Cuánto gozo cabría en Pablo Aguado si Pepín Martín Vázquez hubiera estado en la Maestranza el 10 de mayo del año pasado, para poderle brindar la muerte de aquel Cafetero de Jandilla con el que acabó con el cuadro en diez minutos indescriptibles. El genio de La Macarena esa tarde resucitó en el toreo de Aguado. Pepín ha sido el mayor ejemplo para varios toreros que han buscado en su tauromaquia el cauce profeso de su naturalidad, clasicismo, gracia, donaire y esa estética arraigada a la escuela sevillana que hacía comulgar al más ateo. Hoy se cumplen 75 años de su confirmación de alternativa en la Monumental de Las Ventas con el toro Encandilado de María Montalvo, teniendo a Pepe Bienvenida como padrino y a Morenito de Talavera testificando el suceso. Las bodas de platino que recuerdan a uno de los mayores estandartes del toreo natural y al natural.

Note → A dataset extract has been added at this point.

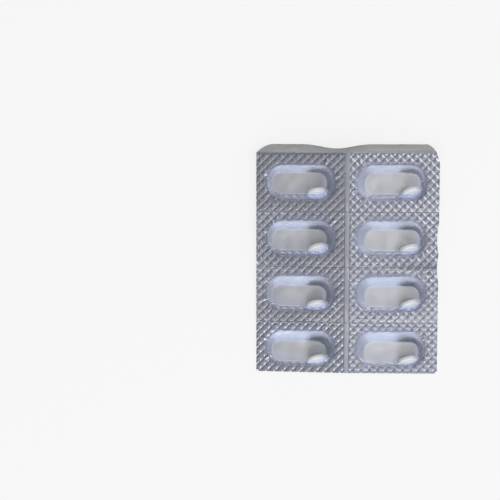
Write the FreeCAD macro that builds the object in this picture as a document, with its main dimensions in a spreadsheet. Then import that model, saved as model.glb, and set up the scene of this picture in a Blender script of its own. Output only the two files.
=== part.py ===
"""Clear blister pack with eight round tablets, lying foil side down with its pockets up."""
import FreeCAD, Part
import Sketcher

import math
import os

Vector = FreeCAD.Vector
Rotation = FreeCAD.Rotation
Placement = FreeCAD.Placement

ORIGIN = Vector(0, 0, 0)
ACROSS_CARD = Vector(1, 0, 0)
UP_CARD = Vector(0, 1, 0)
OUT_OF_FOIL = Vector(0, 0, 1)

# Two levels closer than this are the same one, in millimetres.
SAME_LEVEL = 1e-4
# A half with hollow pockets keeps less than this share of the volume that it has with solid ones.
HOLLOW_SHARE = 0.6
# Cross-sections in each half of the bent margin
MARGIN_SECTIONS = 9
# Halvings that find a tablet's lean
LEAN_HALVINGS = 40
# Directions in which a sliding tablet may meet the walls, and how far one has to face the slide
WALL_BEARINGS = 72
LEAST_FACING = 0.1
# Turns of the tablets' slides in different pockets, counted in steps from the mean turn
SLIDE_STEPS = (-1.5, -0.5, 0.5, 1.5)

document = FreeCAD.newDocument("blister_pack")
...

Pepín miraba de cerca el quehacer de Manolete, pese a tener el sello chicuelista que cimentaba la arquitectura del toreo moderno sin salirse del más puro canon clasicista: otro visionario, adelantado a su tiempo. Sus fulgurantes comicios como matador de toros hacían pensar que 1947 sería el año de su consagración definitiva, tras salir triunfador de San Isidro cortando cuatro orejas a toros de Bohórquez en la Beneficencia y en presencia de Manolete –su última tarde en Madrid- La Maestranza había encontrado un hijo pródigo en el torero macareno. Sabían que sería el siguiente eslabón al IV Califa junto a otro huracán al que ya se le echaba de comer aparte: Luis Miguel Dominguín. Sin embargo, las cornadas se encargaron de difuminar ese pensamiento, sobre todo la sufrida en agosto de ese año en Valdepeñas que hizo añicos su proyección. Justo tres semanas antes del fatal desenlace del 'Monstruo de Córdoba' en Linares.
La elegancia que desprendía Pepín con su toreo al natural a pies juntos eran vestigios vitalicios que a Sevilla, sin saberlo, le dolerían en los costados para siempre. La largura y la verdad en cada trazo; el capote majestuoso que se mecía a la verónica y se perdía por su espalda dibujando impávidas gaoneras. El que le decía muy acertadamente a Pepe Luis Vargas que toreara «con las muñequitas sueltas». O esa tersa franela que poseía y simulaba un telón con los vuelos en vaivén al son del barquero, como en esos pases por alto que aparecían en Currito de la Cruz, de Luis Lucia. Un largometraje en el que se incluyen interesantes secuencias de Pepín en plazas como Madrid, Sevilla o en la recién estrenada Monumental Plaza México. Ese acierto de intrusismo en el arte dramático supondría que mucha gente le empezara a conocer. Nada como una buena publicidad, aunque interiormente no lo necesitara. Sus cualidades denotaban que estaba hecho para mandar en el toreo.
El hijo del también maestro Curro Vázquez había hecho su presentación en Madrid de novillero con tan sólo 16 años. Toreó 34 novilladas, triunfales en su mayoría, antes de tomar la alternativa en septiembre de 1944 en Barcelona con el toro Partidario de Alipio Pérez-Tabernero, de manos de Domingo Ortega y en presencia de Pepe Luis Vázquez y Carlos Arruza. Su debut con los del castoreño había tenido lugar siete meses antes, también en la Monumental catalana y con utreros del Duque de Tovar. El maestro sevillano terminaba 1944 con 14 corridas de toros, habiéndolo empezado en el escalafón inferior. Sencillamente impresionante.
Es en 1953 decide poner punto final a una breve pero intensa y magistral carrera en el Gran Circo de Caracas, que le consagró para siempre como uno de los mayores revolucionarios del toreo clásico. También, en 2011, le fue concedida a título póstumo la Medalla de Oro de las Bellas Artes.